With possible benefits from a successful programme exceeding US$0.60 per barrel in maintenance cost reduction, and with process availability well in excess of 97 per cent, this is clearly a major opportunity to sustain increased profitability.

The decision to cut maintenance costs and improve reliability calls on refiners to do more work with fewer resources. Complicating the decision is the fact that the optimum level of maintenance support required to maintain the assets is not the same for every plant or every competitor. In fact, many refiners have achieved significant cost reductions in maintenance only to find that reliability and availability have deteriorated, far outweighing the benefit of the original reductions.

A well-structured program in a cost-driven market will take systematic steps to lower production cost to maintain the competitive position within an acceptable level of business risk. A program poorly implemented makes capricious reductions, only to mirror the competition. What your competitor believes good for his business may not be good for yours. After all, would you follow him in his cost reduction if you knew he was wrong?

The only method to truly quantify the required maintenance resources for a refinery is to look at the requirements of the equipment and match the operating strategy with the required maintenance to support this business goal. The critical task for management becomes setting the acceptable business risk. All changes in the operating strategy have an associated business risk that needs to be quantified, understood and, if acceptable, translated to the equipment level. The translation is required because the unit and its equipment is where the limited resources are allocated and hence where the money is spent.

There are many ways in which changes in operating strategy can affect process reliability. Crude oil selection to maximise profit in crude oil distillation will have a reliability effect on downstream units. For example, processing high acidity crudes to make profits in distillation can shorten the run length on the lubes plants if the lube furnace corrosion increases and remaining tube life is the limiting factor on the run length.

The effect of increasing the downtime and maintenance costs of a highly profitable lube unit could reduce the increased profitability from the distillation units. Similar decisions need to be made on the quality of naphtha sent to olefins units as the quality of naphtha can severely affect fouling of naphtha cracking furnaces and cause severe polymer fouling of downstream units. This has a direct effect on both the unit runlength and the effective throughput (hence availability) of the profitable olefins producing units.

These examples show how changes in operating strategy can have a real effect on the maintenance requirements of a whole refinery. The challenge is to make the right business decisions to maintain the optimum balance between production desires and maintenance interventions to maintain the associated profit and reliability margins.

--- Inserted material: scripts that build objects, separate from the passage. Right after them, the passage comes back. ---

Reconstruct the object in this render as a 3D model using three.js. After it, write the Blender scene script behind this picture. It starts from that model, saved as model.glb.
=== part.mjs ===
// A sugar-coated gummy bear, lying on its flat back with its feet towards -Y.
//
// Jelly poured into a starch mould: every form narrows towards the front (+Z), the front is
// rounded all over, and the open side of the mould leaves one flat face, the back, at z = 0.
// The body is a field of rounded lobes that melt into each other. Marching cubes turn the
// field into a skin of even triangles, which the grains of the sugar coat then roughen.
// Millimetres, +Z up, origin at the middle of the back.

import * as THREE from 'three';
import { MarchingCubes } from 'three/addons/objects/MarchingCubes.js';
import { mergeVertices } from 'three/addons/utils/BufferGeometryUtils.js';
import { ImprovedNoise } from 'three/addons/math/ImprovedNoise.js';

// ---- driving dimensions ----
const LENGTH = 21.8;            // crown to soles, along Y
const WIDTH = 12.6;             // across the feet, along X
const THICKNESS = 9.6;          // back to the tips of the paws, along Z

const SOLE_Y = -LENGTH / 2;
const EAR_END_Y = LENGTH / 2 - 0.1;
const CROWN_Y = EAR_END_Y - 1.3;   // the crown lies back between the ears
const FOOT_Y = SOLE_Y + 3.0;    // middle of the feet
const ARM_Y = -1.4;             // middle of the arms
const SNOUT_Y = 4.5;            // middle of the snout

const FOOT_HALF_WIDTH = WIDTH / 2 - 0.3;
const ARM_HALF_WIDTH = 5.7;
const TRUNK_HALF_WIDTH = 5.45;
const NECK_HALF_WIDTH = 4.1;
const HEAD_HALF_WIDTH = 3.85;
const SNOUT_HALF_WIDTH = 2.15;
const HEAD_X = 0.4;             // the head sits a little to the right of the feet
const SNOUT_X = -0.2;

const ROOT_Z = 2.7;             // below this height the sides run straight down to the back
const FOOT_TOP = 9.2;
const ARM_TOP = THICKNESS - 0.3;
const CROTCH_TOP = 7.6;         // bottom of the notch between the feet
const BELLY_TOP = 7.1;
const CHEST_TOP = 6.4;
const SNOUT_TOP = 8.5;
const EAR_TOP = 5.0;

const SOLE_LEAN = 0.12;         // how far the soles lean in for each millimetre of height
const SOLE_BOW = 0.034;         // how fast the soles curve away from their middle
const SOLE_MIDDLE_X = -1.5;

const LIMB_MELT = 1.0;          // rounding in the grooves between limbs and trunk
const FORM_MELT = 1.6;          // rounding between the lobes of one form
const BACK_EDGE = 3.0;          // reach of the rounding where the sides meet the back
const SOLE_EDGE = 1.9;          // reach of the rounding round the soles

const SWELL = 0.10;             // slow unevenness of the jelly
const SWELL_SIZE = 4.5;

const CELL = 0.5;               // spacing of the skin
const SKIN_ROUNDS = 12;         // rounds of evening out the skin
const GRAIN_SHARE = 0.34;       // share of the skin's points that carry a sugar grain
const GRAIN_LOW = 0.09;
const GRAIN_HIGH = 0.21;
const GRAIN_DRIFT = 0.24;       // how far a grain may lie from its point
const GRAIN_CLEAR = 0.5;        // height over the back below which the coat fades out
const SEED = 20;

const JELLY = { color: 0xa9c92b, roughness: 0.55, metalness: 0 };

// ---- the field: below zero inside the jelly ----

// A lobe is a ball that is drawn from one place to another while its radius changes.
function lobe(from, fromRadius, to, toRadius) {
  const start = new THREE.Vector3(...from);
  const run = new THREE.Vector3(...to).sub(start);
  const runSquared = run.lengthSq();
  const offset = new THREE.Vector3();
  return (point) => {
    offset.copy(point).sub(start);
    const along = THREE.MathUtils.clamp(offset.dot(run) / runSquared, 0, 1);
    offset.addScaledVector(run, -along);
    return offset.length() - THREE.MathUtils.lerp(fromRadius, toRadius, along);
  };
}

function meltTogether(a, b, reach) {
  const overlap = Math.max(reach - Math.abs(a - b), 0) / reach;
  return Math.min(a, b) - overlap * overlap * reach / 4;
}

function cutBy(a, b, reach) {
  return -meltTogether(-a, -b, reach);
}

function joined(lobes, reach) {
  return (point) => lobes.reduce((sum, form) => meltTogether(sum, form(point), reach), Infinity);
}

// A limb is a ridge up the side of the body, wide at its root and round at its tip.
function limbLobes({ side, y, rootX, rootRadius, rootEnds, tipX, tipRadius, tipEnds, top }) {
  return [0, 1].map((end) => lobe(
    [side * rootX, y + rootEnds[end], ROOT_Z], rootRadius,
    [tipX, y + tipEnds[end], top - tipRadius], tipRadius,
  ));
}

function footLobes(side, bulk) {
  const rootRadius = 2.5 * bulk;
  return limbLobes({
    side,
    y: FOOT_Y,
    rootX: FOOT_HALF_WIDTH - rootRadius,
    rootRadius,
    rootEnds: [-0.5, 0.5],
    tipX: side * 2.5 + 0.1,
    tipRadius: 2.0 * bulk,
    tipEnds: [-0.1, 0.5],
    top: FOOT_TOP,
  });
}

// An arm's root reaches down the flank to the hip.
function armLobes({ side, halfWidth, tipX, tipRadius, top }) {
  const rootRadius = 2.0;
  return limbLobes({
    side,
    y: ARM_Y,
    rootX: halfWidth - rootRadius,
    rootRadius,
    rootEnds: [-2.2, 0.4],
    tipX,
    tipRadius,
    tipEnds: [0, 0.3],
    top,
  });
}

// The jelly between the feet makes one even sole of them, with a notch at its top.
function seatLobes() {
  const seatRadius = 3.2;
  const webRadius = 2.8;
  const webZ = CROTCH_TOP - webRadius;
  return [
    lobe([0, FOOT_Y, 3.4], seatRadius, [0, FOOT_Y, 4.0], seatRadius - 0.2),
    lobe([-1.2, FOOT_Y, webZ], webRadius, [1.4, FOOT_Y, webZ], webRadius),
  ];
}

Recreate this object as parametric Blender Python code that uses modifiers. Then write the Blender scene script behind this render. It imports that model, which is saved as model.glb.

Leaders in the field maximise the use of their internal wisdom and knowledge (“intellectual capital”), capture all the knowledge and experience from their chemical, mechanical, control and electrical engineering groups, and combine these with the experience and knowledge of the operating and maintenance organisations to develop and use “asset policies”. They always revisit asset policies following significant changes in operating strategy, otherwise the operating envelope of the refinery has to change.

This ensures that the optimum maintenance and operations mitigation measures and interventions are in place. Large multinational organisations have an advantage here if they capture their corporate knowledge, and some are very effective at networking the knowledge they have. Smaller organisations use industry benchmarking and outside knowledge to develop the optimum strategies without the overheads of maintaining large support organisations. The leaders in the field, irrespective of size, find a way to maximise the return on intellectual capital and develop asset policies to underpin their asset management.

Once in place, asset policies ensure a consistent economics- and engineering-based application of operating and maintenance standards to all equipment, so meeting the predefined business strategy and objectives. The asset policy forms the basis for work selection whether it has to be executed as breakdown, planned routine or turnaround maintenance (or at all, ever).

Collectively, asset policies form the foundation for work selection for the entire refinery and define the maintenance resources needed to support a refinery in any specified configuration or time frame.

An asset policy is, therefore, the enabling tool to translate the business requirements for the process, maintenance and technical groups into an equipment operating and maintenance plan which will optimise the balance of production requirements, flexibility, maintenance cost and alternative options.

For those who are paying up to US$0.50 per barrel more than the competition, these moves can be as compelling as they are overwhelming. For those who are pace-setters, it provides an opportunity to optimise maintenance programs that reflect the current needs of the business in the most effective manner. The good news is that any refinery can install an overall operating and maintenance work practice which will enable consistent performance at the inherent optimum operating level, all at the lowest levels of cost.